UNITED STATES—The next day, after Tina and Lee have witnessed the dog love knot, he feels inexplicably good and so does Tina, Joe’s sister. In their separate frames in the city, and they feel impervious to the petty struggles and stresses inflamed by the daily grind. This euphoria was a gift that came by proxy through the dogs.

When others are around, Lee tries to moderate his shouts and violent tugs at Deveraux’s leash. He gnashes his teeth less and shrieks rarely. Deveraux’s sudden veers on a fascinating scent seem deliberately at odds with Lee’s ferocious urge to get home and have a bite to eat—which amounts to a swollen fetish at the end of trying days–are better tolerated. Now he has learned to empathize:

“Sorry, buddy. You’re triggering me every two steps by going on another sniffing tangent. But can understand if you’re reveling in the smell of Cutie. Don’t worry, you guys’ll meet again.”

A peace accompanies Lee and Deveraux back to his balcony apartment. He gets in the door, his phone is ringing.

Lee steels his chin and answers. His friend Joe is the caller and he sounds upset.

“Joe, I thought we weren’t talking after Tina and I let the dogs put on a show in the living room.”

“We lost Cutie,” Joe says.

Hearing this alone is enough to spiral Lee from his placid pause.
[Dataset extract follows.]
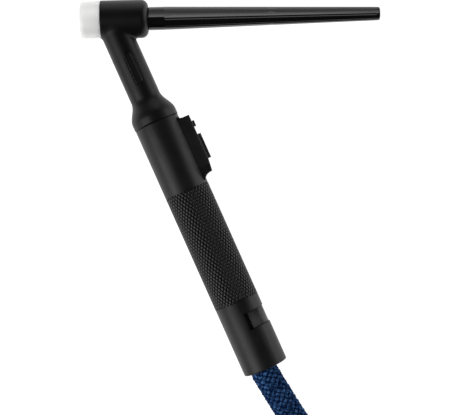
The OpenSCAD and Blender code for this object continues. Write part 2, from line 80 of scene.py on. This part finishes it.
# ---------------------------------------------------------------- camera
def camera():
    """Long lens straight over the torch, turned so that the head rises a little to the right."""
    roll = radians(-1.28)
    distance = 0.9
    width = 0.29965
    aim = CROSSING + Vector((75.3, -123.9, 0)) * mm
    data = bpy.data.cameras.new("camera")
    data.sensor_width = 36
    data.lens = data.sensor_width * distance / width
    data.clip_start = 0.01
    holder = bpy.data.objects.new("camera", data)
    bpy.context.scene.collection.objects.link(holder)
    holder.location = aim + UP * distance
    holder.rotation_euler = (0, 0, roll)
    bpy.context.scene.camera = holder


camera()


# ---------------------------------------------------------------- mesh helpers
def new_piece(name, mesh, body):
    """Object for a finished mesh, riding on a CAD body."""
    piece = bpy.data.objects.new(name, mesh)
    bpy.context.scene.collection.objects.link(piece)
    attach(piece, body)
    return piece


def mesh_from(name, points, faces, smooth=True):
    mesh = bpy.data.meshes.new(name)
    mesh.from_pydata([tuple(p) for p in points], [], faces)
    mesh.validate()
    if smooth:
        mesh.polygons.foreach_set("use_smooth", [True] * len(mesh.polygons))
    return mesh


# ---------------------------------------------------------------- softened moulded edges
def softened(node, body, width, steps=2, reshape=None):
    """Copy of a CAD node whose sharp edges are rounded by width, standing for that node.

    Faces that lie almost in one plane are joined first, so that only real edges are rounded."""
    weld = 0.002 * mm
    flat_within, sharp_from = radians(0.6), radians(28)
    bm = bmesh.new()
    bm.from_mesh(frame["nodes"][node].data)
    bmesh.ops.remove_doubles(bm, verts=bm.verts, dist=weld)
    bmesh.ops.dissolve_limit(bm, angle_limit=flat_within, verts=bm.verts, edges=bm.edges)
    if reshape:
        for v in bm.verts:
            v.co = reshape(v.co)
    mesh = bpy.data.meshes.new(node + "_moulded")
    bm.to_mesh(mesh)
    bm.free()
    mesh.polygons.foreach_set("use_smooth", [True] * len(mesh.polygons))
    piece = new_piece(node + "_moulded", mesh, body)
    bevel = piece.modifiers.new("edges", "BEVEL")
    bevel.width = width
    bevel.segments = steps
    bevel.limit_method = "ANGLE"
    bevel.angle_limit = sharp_from
    bevel.use_clamp_overlap = True
    bevel.harden_normals = True
    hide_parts(node)
    return piece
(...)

He patiently waits to hear and make sense of Joe’s call.

“Rafael was out in the garden with Cutie and she got out of the gate. He was lackadaisical. He went halfway down the street and came back before finding her. He gave up soon. He had to go to work.”

Joe recounts how he went down the street and put up posters. He talked two neighbors who had taken in Cutie and kept her for two days. They had been good neighbors. But when no one came looking for Cutie, they couldn’t keep her forever and called the city pound. They took Cutie away.

After the call from Joe, it seems to Lee that Deveraux is despondent and prone to whimper.

Tina is very sad, she eats cream puffs Lee has brought for her. She thanks him and then she gets mad.

“I was trying to do something nice,” Lee replies. “They’re organic cream puffs.”

“Like that makes it all right.”

A few days later Tina comes over to Lee’s side of town. Lee asks her to babysit Deveraux. She begins to come over and take care of Deveraux when his master is gone on business trips. She takes good care of the dog. A shared sadness over Cutie’s disappearance forms a bond between Tina and Lee.

One day Lee comes back from a trip to Los Gatos and finds Tina bubbling over with sweetness and giggles. He hasn’t seen her that way since the doggies let loose their doggy desires in the confines of the bungalow on Micheltorena, more than a year before.

They go walking together. Tina’s presence helps to moderate Lee’s frustration at Deveraux’s penchant for falling down the sniffing well. As they walk she tells him the story she’s bursting with some news:
“I was walking Deveraux all the way from Korea Town. It’s a nice old neighborhood, Sugar Hill. Big houses and nice gardens. Deveraux practically yanked me across Adams Boulevard. There was Cutie, behind a gate.  Deveraux tried to get with her through rusty chain link.”

“‘He sure seems to like her a lot, a man in the garden commented.  He explained to me how Cutie was returned to the family after the pound found a chip behind her pink ribbon. The family had missed her so much. The man had tears in his eyes. I didn’t have the heart to tell him we loved Cutie and what a big empty space she left in out house.”

“I guess Cutie wasn’t Rafa’s dog, after all.” says Lee. “That’s why he wasn’t in any hurry about finding her and bringing her back.”

Deveraux whimpers. Lee looks at Tina the same moment and plants a kiss on her lips. He can see the shock all over her face. She doesn’t slap him. That’s good. Deveraux is begging for some food.

“Not now,” Lee gently slaps him away.

“When we’re finished kissing, you mutt.”